Because at this point, this franchise was not going to win over any newbies. Nor was there any incentive to: the Disney/Fox merger clearly put the kibosh on future endeavors. And so, the final nail in the coffin was of course the timing of it all, and perhaps this does lean into the discussion of franchise fatigue, but I also think not. Again, as a fan: I don’t care about reshoots if they add quality to the film. I don’t care if a film I am excited about is released concurrent to other tentpoles, like Endgame; correlation of timing is not indicative of an interrelationship. Lastly, I also don’t care if I hated the last outing but, through review of marketing and pre-production news, thought the next one corrected course. Fox unceremoniously dumped this film into blandsville (apparently, pushing it so far from its already delayed release because James Cameron wanted to protect Alita: Battle Angel… how bout dem priorities). A tip of the hat to the fandom that has followed these characters and films for two decades (and given Fox, by the way, tons of money along the way) would have, I believe, not only improved returns on this one but left the audience with a better feeling about the whole thing, and about Fox and their future creative choices. The last shot of the franchise, of a whisp of a Phoenix in the distance, is I suppose as fitting an ending as there could be.
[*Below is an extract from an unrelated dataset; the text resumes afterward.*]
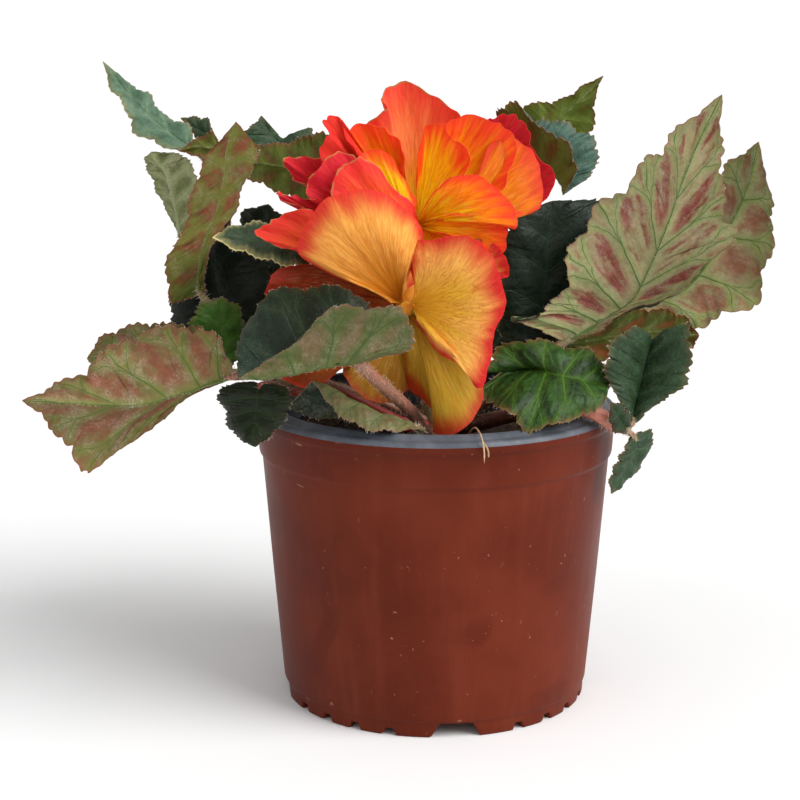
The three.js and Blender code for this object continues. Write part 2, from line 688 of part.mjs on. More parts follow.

These characters will rise from the ashes, with a little necromancy from Feige and Co.

It’s odd that I care this much, I get it. But the MCU, comic book movies, action fantasy films, would not be what they are today without the groundwork this franchise laid. Keven Feige even got his start on that first X-film as an associate producer. And yeah, I suppose in some respects I will always be that 13-year-old kid, thrilled to just be seeing these personal characters realized. And that kid deserves better.